═══ Working data
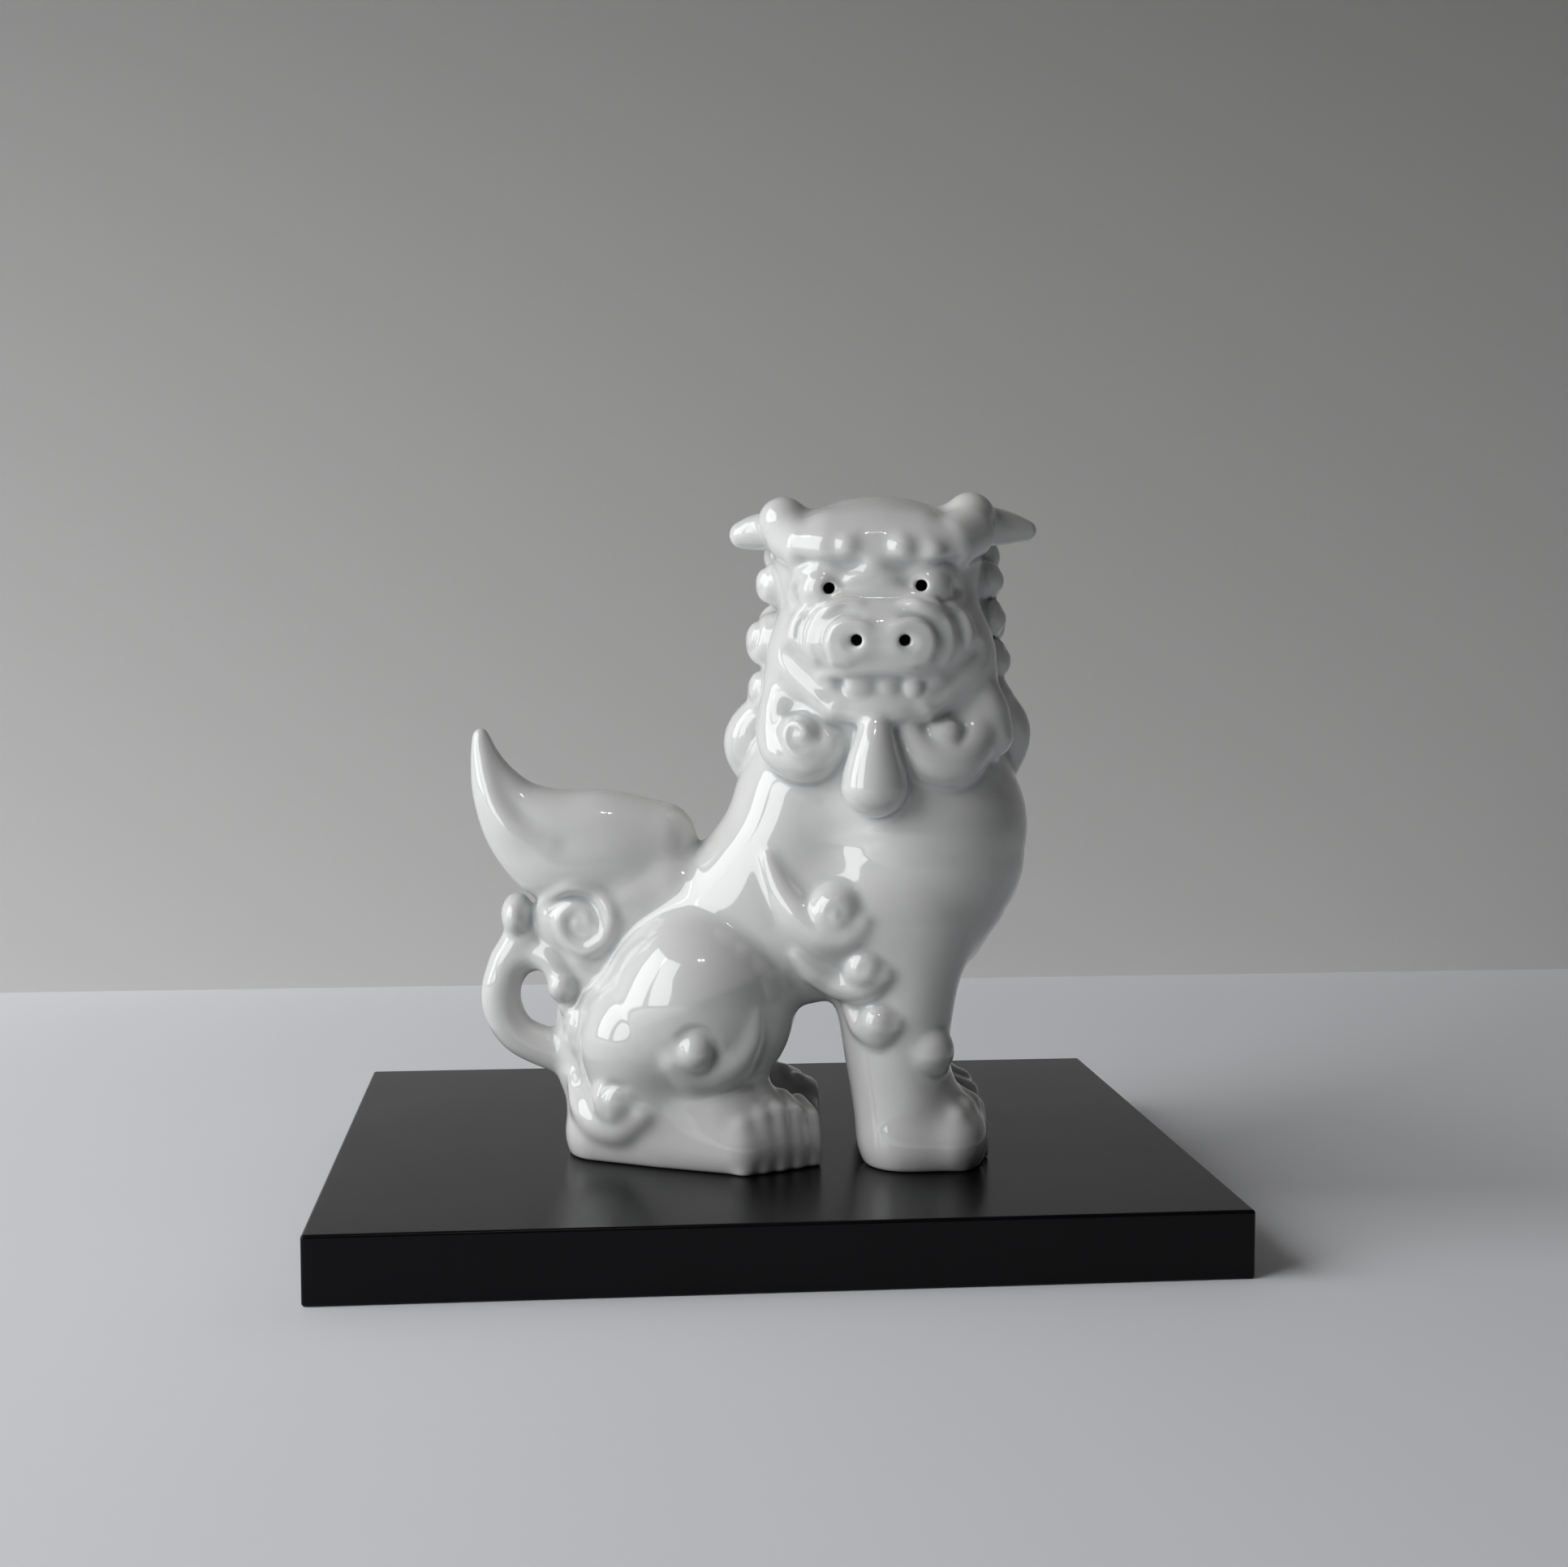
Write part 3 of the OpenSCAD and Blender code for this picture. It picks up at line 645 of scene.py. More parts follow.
def model_mane(clay):
    """Curls in rows down each cheek and the back, with a broad lock on each shoulder."""
    clay.add(egg(head(0, 9, 124), (23.0, 20.5, 19.0)), "mane_curls_back", 4)
    clay.add(egg(head(0, 10, 104), (22.5, 20.0, 20.0)), "mane_curls_back", 4)
    right = [(-24.2, 0, 133.4, 5.4), (-25.2, 1, 120.0, 6.8), (-24.6, -1, 108.4, 6.8)]
    left = [(23.6, 0, 134.4, 5.0), (24.0, 0, 125.4, 5.2), (24.6, 1, 115.8, 5.8),
            (24.6, 0, 107.0, 6.0)]
    for owner, row, m in (("mane_curls_right", right, -1), ("mane_curls_left", left, 1)):
        for s, d, z, r in row:
            snail(clay, owner, head(s, d, z), r, head_way(m, -0.35, 0.1),
                  hand=m, start=90 + 180 * (m < 0), turns=1.2, blend=1.8)
    lobes = {
        "mane_curls_right": (
            [(-22, -10, 110.5, 4.8), (-22.5, -14, 104, 5.2), (-21, -16, 99, 4.6)],
            [(-25.5, 1, 105, 5.0), (-30.2, 3, 97.5, 6.8), (-30.2, 4, 91, 5.0),
             (-26.6, 4, 84.5, 2.0)]),
        "mane_curls_left": (
            [(21.5, -12, 111, 4.4), (23.6, -13, 104.5, 5.6), (25.0, -12.6, 99.0, 5.4)],
            [(26, 0, 106, 5.0), (29.0, 3, 99.5, 6.2), (28.8, 4, 92.5, 4.6), (27, 4, 86.5, 1.8)]),
    }
    for owner, rows in lobes.items():
        for row in rows:
            clay.add(head_lock(row), owner, 2.2)
    back = [(-20, 15, 131, 7.2), (-7.5, 23.0, 135, 7.4), (-21.5, 15, 116, 7.6),
            (-8.0, 25.5, 120, 7.8), (-21.0, 16.5, 101, 7.8), (-8.0, 26.0, 104.5, 8.0),
            (-14, 21.0, 90, 7.6), (-12.5, 15, 144.0, 6.6)]
    for m in (-1, 1):
        for i, (s, d, z, r) in enumerate(back):
            way = head_way(m * s / 14, d / 14, 0.0 if z < 140 else 1.0)
            snail(clay, "mane_curls_back", head(m * s, d, z), r, way,
                  hand=m * (1 if i % 2 else -1), start=60 * i, turns=1.3, blend=2.4)
    fill = [(0, 26.5, 127.5, 5), (0, 28.0, 112, 5), (0, 27, 96, 5.5), (-23, 7, 140, 5),
            (-24.0, 7, 124, 5.4), (-24.4, 8, 108.5, 5.6), (-22.5, 9.5, 94, 5.6)]
    for s, d, z, r in fill:
        for m in ((-1, 1) if s else (1,)):
            clay.add(ball(head(m * s, d, z), r), "mane_curls_back", 2.4)


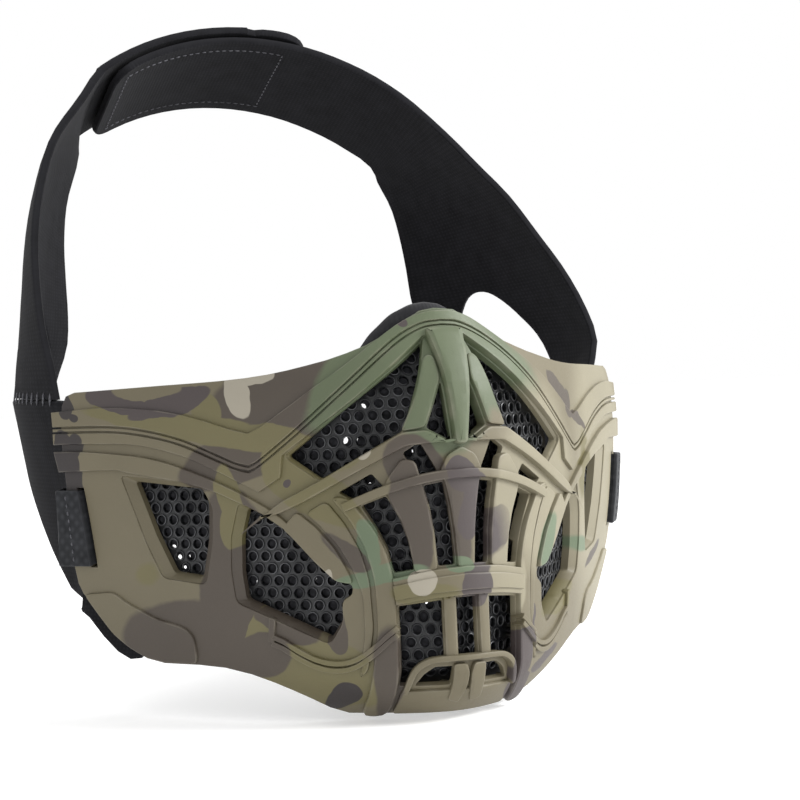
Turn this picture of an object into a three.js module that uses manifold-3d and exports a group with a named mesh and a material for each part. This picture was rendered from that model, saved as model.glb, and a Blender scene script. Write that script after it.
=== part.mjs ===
// Half face mask with a moulded grille, mesh liners and a neoprene headband.
// Millimetres. +X is the wearer's left, +Y runs back towards the ears, +Z is up.
// The origin is the middle of the shell's top edge, on the bridge of the nose.
import * as THREE from "three";
import { mergeVertices } from "three/addons/utils/BufferGeometryUtils.js";
import Module from "manifold-3d";

const wasm = await Module();
wasm.setup();

// ---- Driving dimensions -------------------------------------------------
const FACE_WIDTH = 177; // across the shell at its rear edges
const FACE_DEPTH = 82; // from the mouth grille back to the rear edges
const SHELL_HEIGHT = 110; // nose bridge down to the chin edge
const HEADBAND_RISE = 95; // nose bridge up to the front edge of the crown

const SHELL_WALL = 3.2; // moulded wall
const FIT_GAP = 0.3; // between pieces that touch
const BOSS_HEIGHT = 1.5; // stand-off that carries a mesh liner
const BOSS_RADIUS = 2.2;
const SCREW_RADIUS = 0.9;
const SCREW_HOLE_GAP = 0.35; // round a screw's shank
const SCREW_HOLE = SCREW_RADIUS + SCREW_HOLE_GAP;
const SCREW_HEAD_RADIUS = 1.9;
const SCREW_HEAD_HEIGHT = 1.1;
const SCREW_REACH = 1.4; // how far a screw goes into the shell's wall
const SCREW_HOLE_DEPTH = 1.8;
const ROOT = 1; // how far a solid runs into the one it grows from
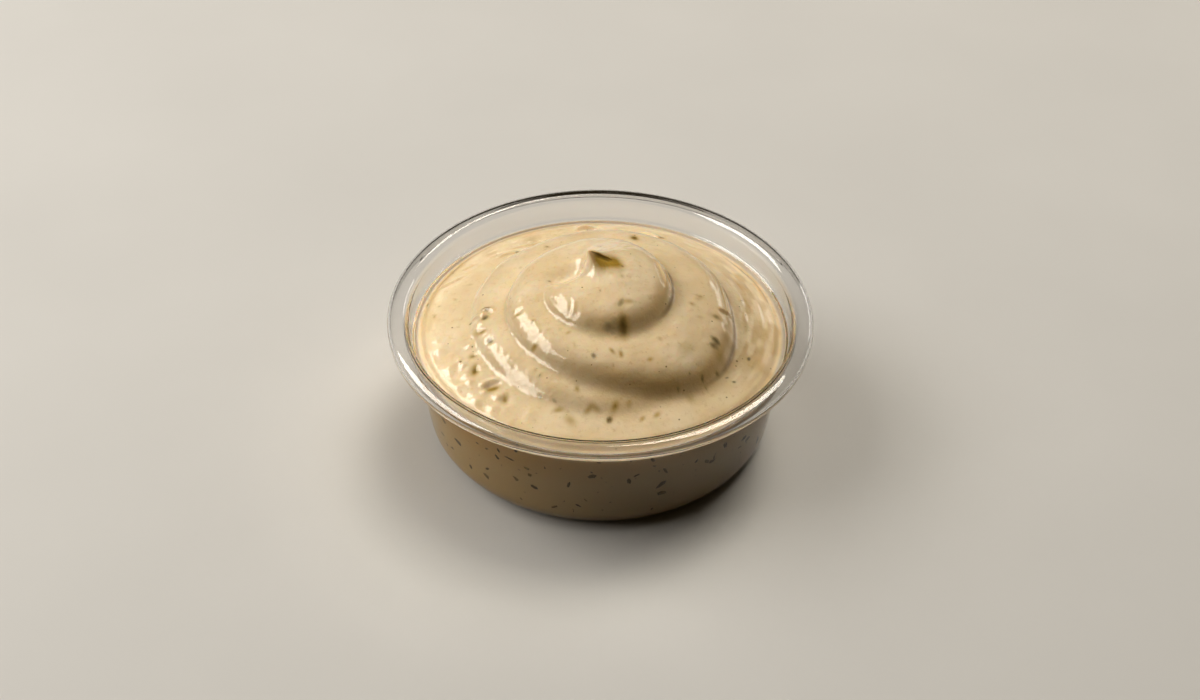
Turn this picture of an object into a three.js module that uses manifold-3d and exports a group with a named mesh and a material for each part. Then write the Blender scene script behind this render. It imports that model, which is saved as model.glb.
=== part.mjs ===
══════
**Your goal:** Copy each line above where the string "with" occurs.

**Written response:**
    """Curls in rows down each cheek and the back, with a broad lock on each shoulder."""
Turn this picture of an object into a three.js module that uses manifold-3d and exports a group with a named mesh and a material for each part. This picture was rendered from that model, saved as model.glb, and a Blender scene script. Write that script after it.
// Half face mask with a moulded grille, mesh liners and a neoprene headband.
Turn this picture of an object into a three.js module that uses manifold-3d and exports a group with a named mesh and a material for each part. Then write the Blender scene script behind this render. It imports that model, which is saved as model.glb.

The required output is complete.